I spent some time wrestling with the refrigerator this afternoon…..getting into contorted positions behind the refrigerator to take pictures of the thermal coupler to send by text to Leif and conferring with him on the phone about other things to try. No luck. Although Leif is an anti-technology kind of guy, he has discovered that he can text with other lookouts from Thoma Lookout using an iPhone. Maybe Leif is officially part of the technology age now. My vegetables are maintaining their freshness in the Breeze Box, but I’m guessing that they will go bad much quicker than if they were in a working refrigerator. Needless to say, my meals are very veggie-filled so that I can eat them quickly.
After evening check-in, I hiked down to Silver Basin and hauled three gallons of water up the switchbacks to the lookout. This chore provides my evening exercise and chance to look closely at all the wildflowers (while taking a moment to breath along the steep climb). There are not many huckleberries this year between the lookout and the basin below. I will have to hike further to get back to the huckleberry zone.

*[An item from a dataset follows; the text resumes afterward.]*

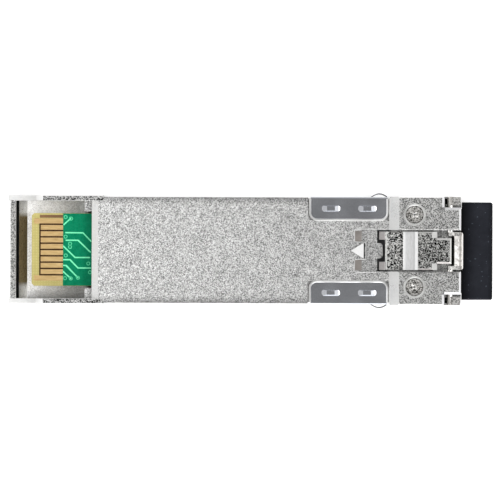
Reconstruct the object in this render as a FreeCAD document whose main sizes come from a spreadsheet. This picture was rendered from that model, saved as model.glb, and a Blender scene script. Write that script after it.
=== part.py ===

The evening was cool and pleasant even with the warm afternoon sun blasting through the western windows of the lookout. I am beginning to slow down and leave my busy life behind. Even living in the peaceful North Fork, my summer days are filled with frenetic activity–meetings, potluck suppers, working in my garden, community river floats, hikes, and bike rides. During the summer months, I rarely write or practice my ukulele. Being at this secluded lookout, there is a different pace. I breathe deeply and spend many moments just looking at the beauty around me. I had no visitors today and the solitude was a balm to my soul. There is a difference between being alone and loneliness. I am basking in the aloneness of this place and the natural world around me.